Hadi said that Indonesia had decreased deforestation to 700,000 hectares as of 2010. “I believe that the number will be even smaller [considering] this year’s reduction,” he said.

Maplecroft released a study on Thursday showing that Nigeria, Indonesia and North Korea had the world’s highest rates of deforestation, while the top two greenhouse polluters, China and the US, had the lowest rates.

The company said that growing demand for food and biofuels, rising populations, poverty and corruption were driving deforestation in developing countries.

However, Hadi said that Indonesia’s deforestation rate was very high between 1999 and 2002 due to Indonesia’s political transition.

“We were losing 3.5 million hectares of forest a year until 2003, but the number went down to 1.1 million hectares in 2009,” he said.

According to a report compiled by South Dakota State University in the US, Kalimantan and Sumatra lost 5.4 million hectares of forest, 9.2 percent of their total forested area, between 2000 and 2008.

The university’s researchers as well as researchers from the London School of Economics and the Massachusetts Institute of Technology, have highlighted the link between Indonesia’s fluctuating deforestation rate and its election cycle.

According to the researchers, illegal logging increased before elections but fell significantly thereafter, showing that Indonesian politicians relied on funding from logging, plantation, and mining companies to fund their campaigns.

Iwan Wibisono, Word Wildlife Fund (WWF) Indonesia’s forest and climate policy coordinator, told the Post that Indonesia’s deforestation rate was still high.

“It is decreasing but it’s not enough. Stakeholders must work together to keep decreasing deforestation in the country,” he said.

The Indonesian Forum for the Environment (Wahli) campaign manager Deddy Ratih said that Maplecroft’s study depicted the true condition of Indonesia’s forests, predicting that deforestation would increase due to a change in the forest spatial management plan (RTRW) that would allot 50 percent of the land for business.

Deddy added that the moratorium would not work if the government failed to acknowledge practices in the field or failed to punish local officials who broke the law.

Wahli said that 3.7 million hectares of forest in Central Kalimantan, 4 million hectares in West Kalimantan, and 1.6 million hectares in Merauke, Papua, were slated to be cleared this year by businesses.

“The areas are yet to be functionally transferred but the local governments have issued permits clearing them. We also note that there are three oil palm plantation companies that are requesting licenses to operate in Moluccas,” he said.
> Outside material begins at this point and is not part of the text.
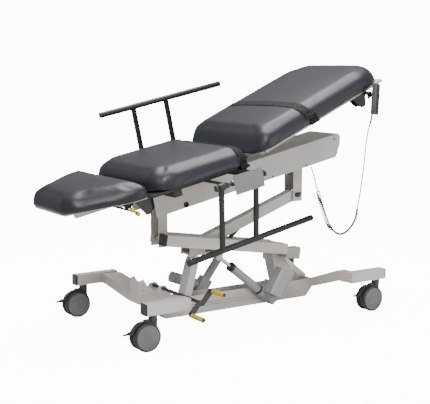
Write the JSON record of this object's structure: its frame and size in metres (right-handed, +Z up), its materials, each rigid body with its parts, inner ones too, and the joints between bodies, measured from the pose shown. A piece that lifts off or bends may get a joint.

“Indonesian officials seem to ignore the future impacts of deforestation and focus only on the financial benefits they might earn when issuing permits. They forget that careless land clearing will destroy us,” Deddy said.

Ongoing deforestation would increase the intensity of flooding in Indonesia and intensify disasters caused by climate change, he added.

“The conflict between human and animals will worsen if we don’t seriously handle it. More animals will lose their habitats due to land clearing and therefore force them to attack people. This has been happening at different provinces such as Sumatra and Kalimantan.”

A Sumatran tiger attacked 5-year-old Fitria binti Judin in Bengkulu in August this year. A month later, another tiger also attacked 18-year-old Milyan in another part of the province.

Rampant deforestation is also said to be behind the near extinction of several animals, including Sumatran tigers and orangutans.

There are only 400 Sumatran tigers and 50,000 orangutans left in the wild. (msa)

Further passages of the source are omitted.